THE EXERCISE » Nothing should be left out: output all of the entries exactly.

— start —

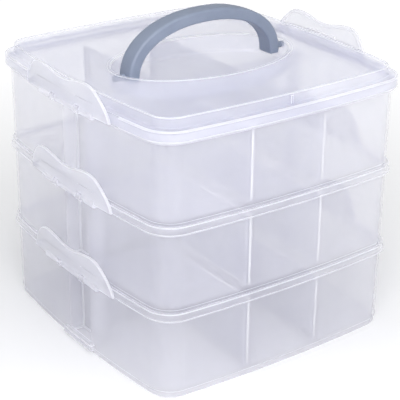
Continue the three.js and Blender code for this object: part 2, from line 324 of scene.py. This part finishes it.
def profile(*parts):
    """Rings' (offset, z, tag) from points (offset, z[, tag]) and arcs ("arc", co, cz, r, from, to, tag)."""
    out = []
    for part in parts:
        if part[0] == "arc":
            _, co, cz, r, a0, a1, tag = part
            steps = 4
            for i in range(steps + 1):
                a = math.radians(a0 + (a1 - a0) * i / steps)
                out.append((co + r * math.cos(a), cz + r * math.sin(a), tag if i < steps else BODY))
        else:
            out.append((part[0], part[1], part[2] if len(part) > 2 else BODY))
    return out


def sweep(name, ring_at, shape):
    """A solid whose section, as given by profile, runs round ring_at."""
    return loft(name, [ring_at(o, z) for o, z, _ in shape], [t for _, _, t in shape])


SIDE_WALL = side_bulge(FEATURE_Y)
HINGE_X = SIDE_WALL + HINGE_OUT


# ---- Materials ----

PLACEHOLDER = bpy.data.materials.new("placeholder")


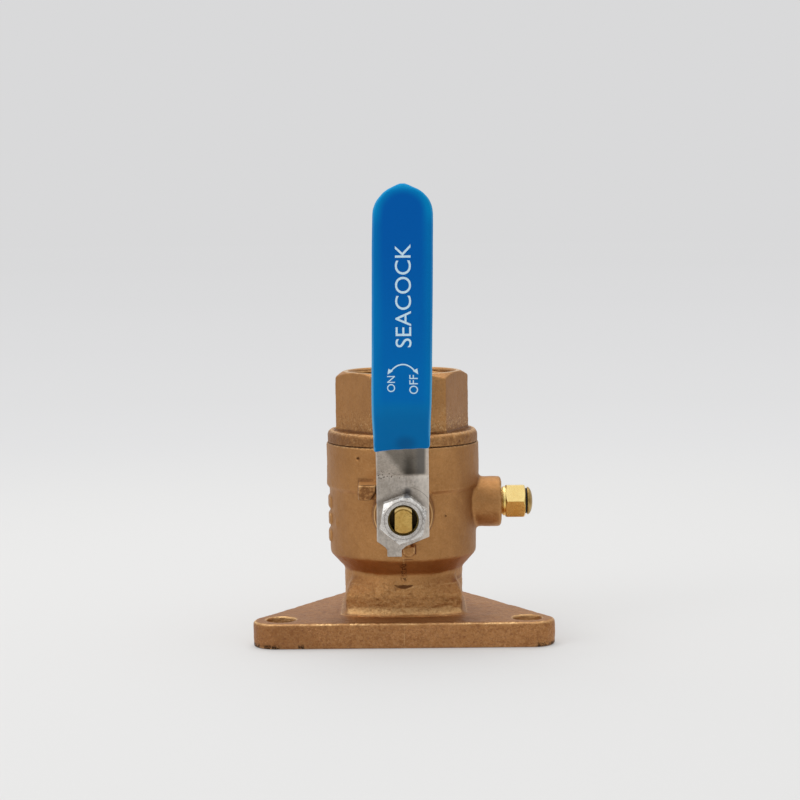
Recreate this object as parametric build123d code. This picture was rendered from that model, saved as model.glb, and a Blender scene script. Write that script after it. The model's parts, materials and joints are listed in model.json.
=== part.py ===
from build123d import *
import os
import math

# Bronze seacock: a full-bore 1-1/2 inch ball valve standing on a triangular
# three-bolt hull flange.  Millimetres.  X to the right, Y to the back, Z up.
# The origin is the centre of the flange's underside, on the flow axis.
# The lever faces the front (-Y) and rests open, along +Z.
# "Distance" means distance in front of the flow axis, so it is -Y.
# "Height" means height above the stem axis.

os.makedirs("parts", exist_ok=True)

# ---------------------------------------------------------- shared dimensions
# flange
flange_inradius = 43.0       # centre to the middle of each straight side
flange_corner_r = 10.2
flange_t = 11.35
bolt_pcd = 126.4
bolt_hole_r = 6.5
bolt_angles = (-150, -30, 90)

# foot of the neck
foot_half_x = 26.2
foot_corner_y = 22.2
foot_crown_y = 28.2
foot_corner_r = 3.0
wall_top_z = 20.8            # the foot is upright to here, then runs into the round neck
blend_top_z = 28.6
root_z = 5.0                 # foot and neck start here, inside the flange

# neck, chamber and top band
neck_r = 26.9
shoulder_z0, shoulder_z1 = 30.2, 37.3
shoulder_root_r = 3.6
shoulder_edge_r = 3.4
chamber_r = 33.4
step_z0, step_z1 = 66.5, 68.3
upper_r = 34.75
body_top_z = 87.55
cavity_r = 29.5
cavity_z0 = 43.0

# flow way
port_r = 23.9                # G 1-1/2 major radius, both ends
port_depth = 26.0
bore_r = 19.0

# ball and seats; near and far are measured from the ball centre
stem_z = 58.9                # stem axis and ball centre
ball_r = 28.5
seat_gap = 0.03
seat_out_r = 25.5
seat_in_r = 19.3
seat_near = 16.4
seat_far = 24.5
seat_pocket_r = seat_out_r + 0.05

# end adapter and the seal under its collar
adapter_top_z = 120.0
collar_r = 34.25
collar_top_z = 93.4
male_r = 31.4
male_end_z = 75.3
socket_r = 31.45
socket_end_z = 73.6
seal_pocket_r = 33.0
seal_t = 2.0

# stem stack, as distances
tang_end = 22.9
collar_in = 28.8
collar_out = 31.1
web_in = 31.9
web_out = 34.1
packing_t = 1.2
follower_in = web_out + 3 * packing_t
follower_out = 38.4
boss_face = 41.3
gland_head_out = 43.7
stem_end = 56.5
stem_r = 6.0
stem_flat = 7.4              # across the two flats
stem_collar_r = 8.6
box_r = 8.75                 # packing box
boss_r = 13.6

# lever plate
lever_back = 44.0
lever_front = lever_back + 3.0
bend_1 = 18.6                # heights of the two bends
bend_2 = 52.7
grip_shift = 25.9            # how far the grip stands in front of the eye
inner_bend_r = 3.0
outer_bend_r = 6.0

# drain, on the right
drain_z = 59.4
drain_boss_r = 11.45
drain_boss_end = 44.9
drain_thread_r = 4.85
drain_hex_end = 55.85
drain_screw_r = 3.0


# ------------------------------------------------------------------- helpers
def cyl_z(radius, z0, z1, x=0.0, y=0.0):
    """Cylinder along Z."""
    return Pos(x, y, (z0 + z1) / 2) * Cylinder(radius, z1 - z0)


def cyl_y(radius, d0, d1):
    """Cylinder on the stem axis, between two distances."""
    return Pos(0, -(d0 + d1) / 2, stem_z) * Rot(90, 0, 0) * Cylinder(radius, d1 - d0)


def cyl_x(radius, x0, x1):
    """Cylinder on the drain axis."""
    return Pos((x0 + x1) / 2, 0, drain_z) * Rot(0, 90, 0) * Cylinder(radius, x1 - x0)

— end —

EXERCISE SOLUTION »
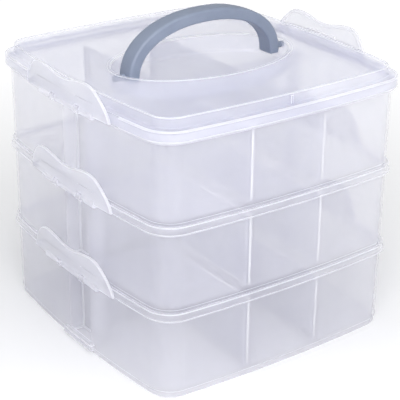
Continue the three.js and Blender code for this object: part 2, from line 324 of scene.py. This part finishes it.
def profile(*parts):
    """Rings' (offset, z, tag) from points (offset, z[, tag]) and arcs ("arc", co, cz, r, from, to, tag)."""
    out = []
    for part in parts:
        if part[0] == "arc":
            _, co, cz, r, a0, a1, tag = part
            steps = 4
            for i in range(steps + 1):
                a = math.radians(a0 + (a1 - a0) * i / steps)
                out.append((co + r * math.cos(a), cz + r * math.sin(a), tag if i < steps else BODY))
        else:
            out.append((part[0], part[1], part[2] if len(part) > 2 else BODY))
    return out


def sweep(name, ring_at, shape):
    """A solid whose section, as given by profile, runs round ring_at."""
    return loft(name, [ring_at(o, z) for o, z, _ in shape], [t for _, _, t in shape])


SIDE_WALL = side_bulge(FEATURE_Y)
HINGE_X = SIDE_WALL + HINGE_OUT


# ---- Materials ----

PLACEHOLDER = bpy.data.materials.new("placeholder")


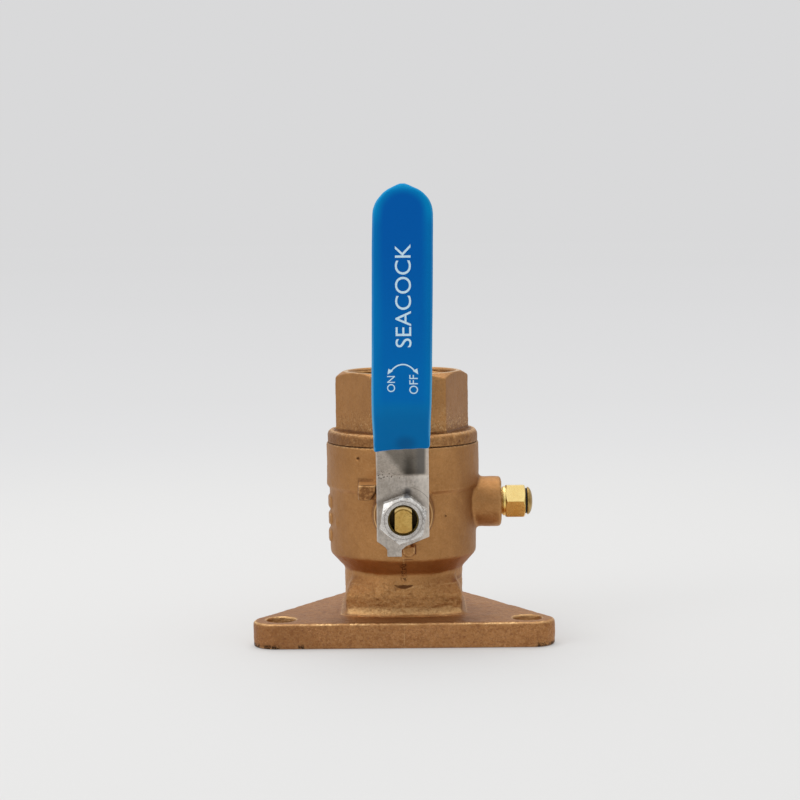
Recreate this object as parametric build123d code. This picture was rendered from that model, saved as model.glb, and a Blender scene script. Write that script after it. The model's parts, materials and joints are listed in model.json.
=== part.py ===
from build123d import *
import os
import math

# Bronze seacock: a full-bore 1-1/2 inch ball valve standing on a triangular
# three-bolt hull flange.  Millimetres.  X to the right, Y to the back, Z up.
# The origin is the centre of the flange's underside, on the flow axis.
# The lever faces the front (-Y) and rests open, along +Z.
# "Distance" means distance in front of the flow axis, so it is -Y.
# "Height" means height above the stem axis.

os.makedirs("parts", exist_ok=True)

# ---------------------------------------------------------- shared dimensions
# flange
flange_inradius = 43.0       # centre to the middle of each straight side
flange_corner_r = 10.2
flange_t = 11.35
bolt_pcd = 126.4
bolt_hole_r = 6.5
bolt_angles = (-150, -30, 90)

# foot of the neck
foot_half_x = 26.2
foot_corner_y = 22.2
foot_crown_y = 28.2
foot_corner_r = 3.0
wall_top_z = 20.8            # the foot is upright to here, then runs into the round neck
blend_top_z = 28.6
root_z = 5.0                 # foot and neck start here, inside the flange

# neck, chamber and top band
neck_r = 26.9
shoulder_z0, shoulder_z1 = 30.2, 37.3
shoulder_root_r = 3.6
shoulder_edge_r = 3.4
chamber_r = 33.4
step_z0, step_z1 = 66.5, 68.3
upper_r = 34.75
body_top_z = 87.55
cavity_r = 29.5
cavity_z0 = 43.0

# flow way
port_r = 23.9                # G 1-1/2 major radius, both ends
port_depth = 26.0
bore_r = 19.0

# ball and seats; near and far are measured from the ball centre
stem_z = 58.9                # stem axis and ball centre
ball_r = 28.5
seat_gap = 0.03
seat_out_r = 25.5
seat_in_r = 19.3
seat_near = 16.4
seat_far = 24.5
seat_pocket_r = seat_out_r + 0.05

# end adapter and the seal under its collar
adapter_top_z = 120.0
collar_r = 34.25
collar_top_z = 93.4
male_r = 31.4
male_end_z = 75.3
socket_r = 31.45
socket_end_z = 73.6
seal_pocket_r = 33.0
seal_t = 2.0

# stem stack, as distances
tang_end = 22.9
collar_in = 28.8
collar_out = 31.1
web_in = 31.9
web_out = 34.1
packing_t = 1.2
follower_in = web_out + 3 * packing_t
follower_out = 38.4
boss_face = 41.3
gland_head_out = 43.7
stem_end = 56.5
stem_r = 6.0
stem_flat = 7.4              # across the two flats
stem_collar_r = 8.6
box_r = 8.75                 # packing box
boss_r = 13.6

# lever plate
lever_back = 44.0
lever_front = lever_back + 3.0
bend_1 = 18.6                # heights of the two bends
bend_2 = 52.7
grip_shift = 25.9            # how far the grip stands in front of the eye
inner_bend_r = 3.0
outer_bend_r = 6.0

# drain, on the right
drain_z = 59.4
drain_boss_r = 11.45
drain_boss_end = 44.9
drain_thread_r = 4.85
drain_hex_end = 55.85
drain_screw_r = 3.0


# ------------------------------------------------------------------- helpers
def cyl_z(radius, z0, z1, x=0.0, y=0.0):
    """Cylinder along Z."""
    return Pos(x, y, (z0 + z1) / 2) * Cylinder(radius, z1 - z0)


def cyl_y(radius, d0, d1):
    """Cylinder on the stem axis, between two distances."""
    return Pos(0, -(d0 + d1) / 2, stem_z) * Rot(90, 0, 0) * Cylinder(radius, d1 - d0)


def cyl_x(radius, x0, x1):
    """Cylinder on the drain axis."""
    return Pos((x0 + x1) / 2, 0, drain_z) * Rot(0, 90, 0) * Cylinder(radius, x1 - x0)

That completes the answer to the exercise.